• YOUR GOAL: Reproduce, exactly and in full, only the lines below from the one containing "The OpenSCAD and" through the one containing "return mat, tree, shader".

• CAD and scene scripts:
══════
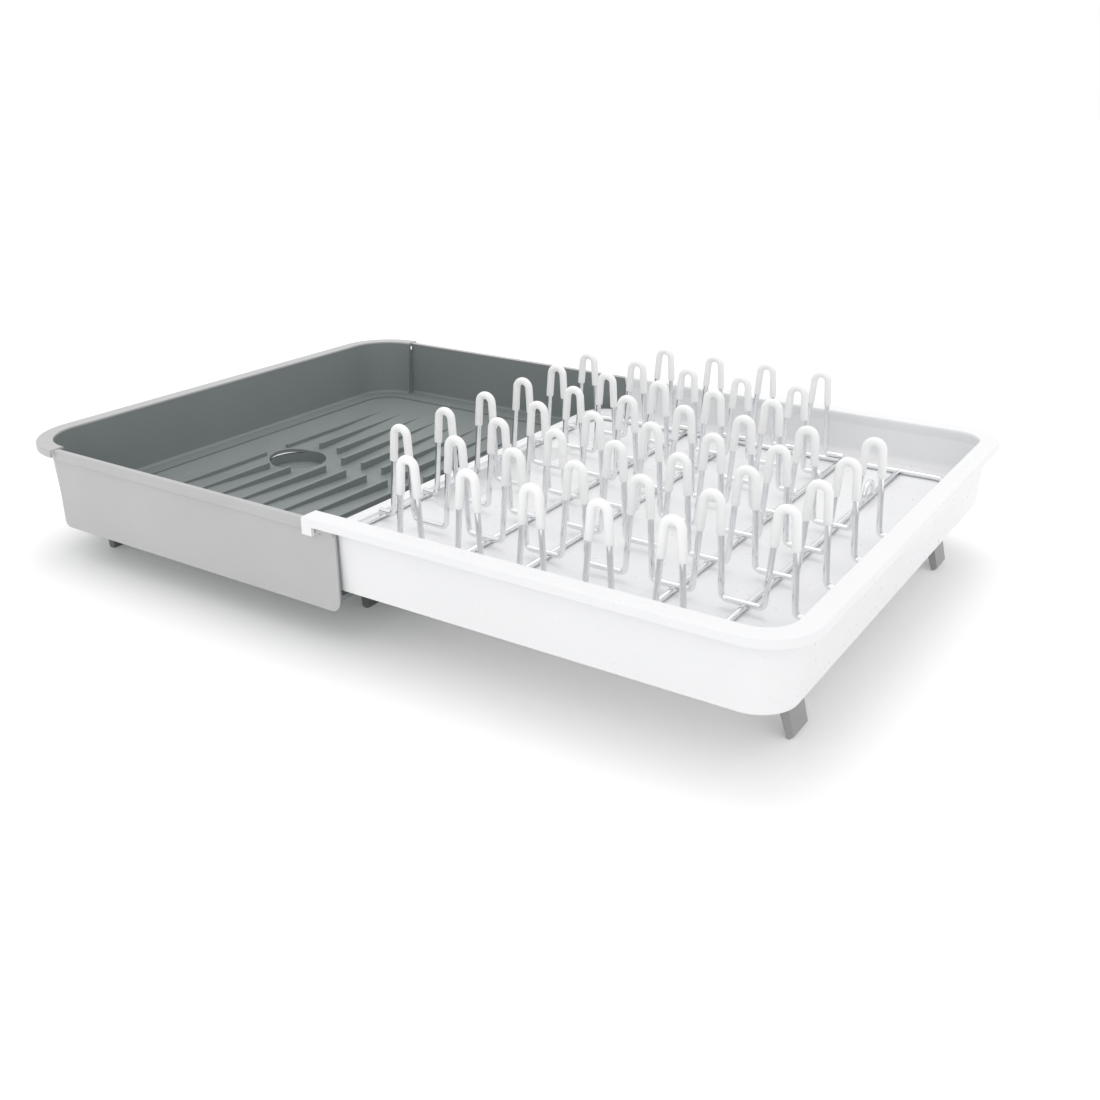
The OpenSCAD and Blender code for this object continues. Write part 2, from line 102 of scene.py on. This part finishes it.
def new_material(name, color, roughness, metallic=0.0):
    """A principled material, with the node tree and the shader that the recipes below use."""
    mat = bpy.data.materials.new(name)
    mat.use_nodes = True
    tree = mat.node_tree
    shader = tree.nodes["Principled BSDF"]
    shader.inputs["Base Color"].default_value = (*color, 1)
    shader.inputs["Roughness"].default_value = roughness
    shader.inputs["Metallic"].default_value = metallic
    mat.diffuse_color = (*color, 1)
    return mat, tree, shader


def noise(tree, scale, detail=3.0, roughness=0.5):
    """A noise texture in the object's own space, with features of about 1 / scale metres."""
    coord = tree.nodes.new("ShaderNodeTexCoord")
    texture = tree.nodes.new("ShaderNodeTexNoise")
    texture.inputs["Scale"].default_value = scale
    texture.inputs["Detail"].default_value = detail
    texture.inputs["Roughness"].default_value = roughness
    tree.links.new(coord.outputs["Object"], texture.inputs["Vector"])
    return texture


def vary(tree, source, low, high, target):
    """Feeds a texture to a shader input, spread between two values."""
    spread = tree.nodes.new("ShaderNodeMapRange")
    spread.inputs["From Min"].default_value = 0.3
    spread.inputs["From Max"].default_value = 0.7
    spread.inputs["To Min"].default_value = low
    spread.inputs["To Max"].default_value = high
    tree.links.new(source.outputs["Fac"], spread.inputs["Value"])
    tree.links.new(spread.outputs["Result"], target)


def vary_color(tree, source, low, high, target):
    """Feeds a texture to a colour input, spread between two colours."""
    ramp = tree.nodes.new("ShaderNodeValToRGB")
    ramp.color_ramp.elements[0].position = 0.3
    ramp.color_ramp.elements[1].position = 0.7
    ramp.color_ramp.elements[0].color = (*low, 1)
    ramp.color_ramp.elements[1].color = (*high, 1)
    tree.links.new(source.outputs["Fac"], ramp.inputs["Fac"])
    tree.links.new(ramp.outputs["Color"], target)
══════
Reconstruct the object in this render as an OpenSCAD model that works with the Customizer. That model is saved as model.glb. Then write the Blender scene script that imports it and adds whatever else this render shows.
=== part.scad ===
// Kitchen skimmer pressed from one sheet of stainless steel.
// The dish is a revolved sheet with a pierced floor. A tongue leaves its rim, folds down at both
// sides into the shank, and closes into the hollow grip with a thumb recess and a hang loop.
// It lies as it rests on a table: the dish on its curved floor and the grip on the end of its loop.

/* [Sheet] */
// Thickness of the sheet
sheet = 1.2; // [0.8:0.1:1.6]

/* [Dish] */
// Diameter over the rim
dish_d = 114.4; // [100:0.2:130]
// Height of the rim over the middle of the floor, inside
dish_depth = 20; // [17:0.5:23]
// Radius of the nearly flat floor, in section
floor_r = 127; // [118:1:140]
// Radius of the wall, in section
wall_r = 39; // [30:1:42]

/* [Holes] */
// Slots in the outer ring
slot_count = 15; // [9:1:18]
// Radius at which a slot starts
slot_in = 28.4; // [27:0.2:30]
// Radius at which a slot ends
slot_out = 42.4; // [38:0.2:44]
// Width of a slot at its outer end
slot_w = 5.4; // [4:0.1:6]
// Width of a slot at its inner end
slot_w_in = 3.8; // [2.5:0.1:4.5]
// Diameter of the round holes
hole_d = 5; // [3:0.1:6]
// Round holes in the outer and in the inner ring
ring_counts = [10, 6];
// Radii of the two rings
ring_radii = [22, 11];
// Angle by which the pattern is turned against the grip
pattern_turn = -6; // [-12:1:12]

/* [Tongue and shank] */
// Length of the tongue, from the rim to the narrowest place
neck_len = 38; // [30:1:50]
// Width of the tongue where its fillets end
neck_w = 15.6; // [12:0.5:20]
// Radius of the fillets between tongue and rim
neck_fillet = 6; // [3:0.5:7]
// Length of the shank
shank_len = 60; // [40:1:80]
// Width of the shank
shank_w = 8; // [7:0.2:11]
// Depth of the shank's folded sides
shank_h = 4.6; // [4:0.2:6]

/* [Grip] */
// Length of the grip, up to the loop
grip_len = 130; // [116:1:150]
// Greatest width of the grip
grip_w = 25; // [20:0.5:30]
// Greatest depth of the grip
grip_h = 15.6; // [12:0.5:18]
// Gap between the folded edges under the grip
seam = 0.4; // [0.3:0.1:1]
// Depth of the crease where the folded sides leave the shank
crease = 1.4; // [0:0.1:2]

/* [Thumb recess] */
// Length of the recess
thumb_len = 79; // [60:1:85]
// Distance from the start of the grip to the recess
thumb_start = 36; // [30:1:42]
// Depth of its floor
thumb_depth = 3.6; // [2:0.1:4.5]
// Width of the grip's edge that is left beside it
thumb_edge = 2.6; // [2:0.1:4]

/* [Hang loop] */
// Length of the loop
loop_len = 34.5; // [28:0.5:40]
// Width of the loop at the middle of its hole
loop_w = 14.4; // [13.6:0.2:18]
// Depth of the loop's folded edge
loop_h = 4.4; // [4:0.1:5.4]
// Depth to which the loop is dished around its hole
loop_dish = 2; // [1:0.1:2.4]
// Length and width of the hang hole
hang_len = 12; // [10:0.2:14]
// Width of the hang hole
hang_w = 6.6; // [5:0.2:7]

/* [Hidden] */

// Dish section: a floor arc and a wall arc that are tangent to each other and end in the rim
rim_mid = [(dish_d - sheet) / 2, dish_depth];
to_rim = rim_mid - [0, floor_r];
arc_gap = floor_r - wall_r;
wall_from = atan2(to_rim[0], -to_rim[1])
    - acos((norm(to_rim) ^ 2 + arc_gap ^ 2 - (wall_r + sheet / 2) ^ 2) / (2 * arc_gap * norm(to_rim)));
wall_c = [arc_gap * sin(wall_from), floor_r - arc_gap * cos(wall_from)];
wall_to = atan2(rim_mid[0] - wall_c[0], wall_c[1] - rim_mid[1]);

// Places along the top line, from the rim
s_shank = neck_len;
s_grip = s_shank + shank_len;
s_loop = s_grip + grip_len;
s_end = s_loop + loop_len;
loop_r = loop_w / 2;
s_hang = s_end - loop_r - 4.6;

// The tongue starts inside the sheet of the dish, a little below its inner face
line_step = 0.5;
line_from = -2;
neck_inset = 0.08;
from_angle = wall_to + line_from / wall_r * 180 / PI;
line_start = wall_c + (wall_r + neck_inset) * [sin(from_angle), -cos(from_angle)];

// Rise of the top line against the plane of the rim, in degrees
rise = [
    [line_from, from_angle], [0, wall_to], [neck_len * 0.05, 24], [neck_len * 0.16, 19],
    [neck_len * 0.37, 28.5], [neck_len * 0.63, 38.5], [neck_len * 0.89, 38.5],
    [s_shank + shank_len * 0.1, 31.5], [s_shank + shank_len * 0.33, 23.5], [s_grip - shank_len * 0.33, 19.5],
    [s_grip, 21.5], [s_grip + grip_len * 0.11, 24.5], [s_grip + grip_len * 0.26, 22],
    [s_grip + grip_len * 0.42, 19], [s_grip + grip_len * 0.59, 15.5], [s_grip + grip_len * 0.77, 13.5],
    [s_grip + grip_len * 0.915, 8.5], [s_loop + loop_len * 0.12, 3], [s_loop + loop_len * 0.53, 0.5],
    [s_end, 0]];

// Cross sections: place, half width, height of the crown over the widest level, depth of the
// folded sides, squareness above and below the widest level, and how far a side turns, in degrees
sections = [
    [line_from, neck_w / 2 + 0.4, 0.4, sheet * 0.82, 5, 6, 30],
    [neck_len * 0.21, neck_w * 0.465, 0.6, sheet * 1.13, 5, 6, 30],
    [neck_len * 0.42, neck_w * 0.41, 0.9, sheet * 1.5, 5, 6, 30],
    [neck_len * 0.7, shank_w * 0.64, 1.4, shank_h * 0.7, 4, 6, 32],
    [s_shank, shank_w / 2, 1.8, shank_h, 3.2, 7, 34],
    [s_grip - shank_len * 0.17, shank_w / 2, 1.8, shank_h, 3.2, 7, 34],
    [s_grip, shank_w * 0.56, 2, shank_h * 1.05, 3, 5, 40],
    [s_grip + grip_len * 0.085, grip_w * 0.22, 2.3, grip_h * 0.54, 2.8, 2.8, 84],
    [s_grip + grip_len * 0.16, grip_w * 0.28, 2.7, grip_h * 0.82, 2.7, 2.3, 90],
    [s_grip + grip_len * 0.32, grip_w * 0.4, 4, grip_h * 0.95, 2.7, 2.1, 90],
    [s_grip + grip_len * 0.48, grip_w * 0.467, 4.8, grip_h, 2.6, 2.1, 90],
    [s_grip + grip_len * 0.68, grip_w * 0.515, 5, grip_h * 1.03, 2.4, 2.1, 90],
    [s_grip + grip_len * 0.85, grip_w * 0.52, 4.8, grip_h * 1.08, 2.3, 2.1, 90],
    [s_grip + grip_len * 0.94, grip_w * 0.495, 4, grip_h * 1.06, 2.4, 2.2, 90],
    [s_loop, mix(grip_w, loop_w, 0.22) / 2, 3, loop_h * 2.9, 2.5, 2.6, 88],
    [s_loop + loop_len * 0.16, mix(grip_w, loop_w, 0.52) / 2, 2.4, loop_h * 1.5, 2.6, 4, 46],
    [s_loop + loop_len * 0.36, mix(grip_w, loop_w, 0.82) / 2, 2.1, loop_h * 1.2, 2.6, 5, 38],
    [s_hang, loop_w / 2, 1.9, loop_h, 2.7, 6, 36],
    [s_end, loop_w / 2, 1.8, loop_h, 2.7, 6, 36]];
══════
• TASK ANSWER:
The OpenSCAD and Blender code for this object continues. Write part 2, from line 102 of scene.py on. This part finishes it.
def new_material(name, color, roughness, metallic=0.0):
    """A principled material, with the node tree and the shader that the recipes below use."""
    mat = bpy.data.materials.new(name)
    mat.use_nodes = True
    tree = mat.node_tree
    shader = tree.nodes["Principled BSDF"]
    shader.inputs["Base Color"].default_value = (*color, 1)
    shader.inputs["Roughness"].default_value = roughness
    shader.inputs["Metallic"].default_value = metallic
    mat.diffuse_color = (*color, 1)
    return mat, tree, shader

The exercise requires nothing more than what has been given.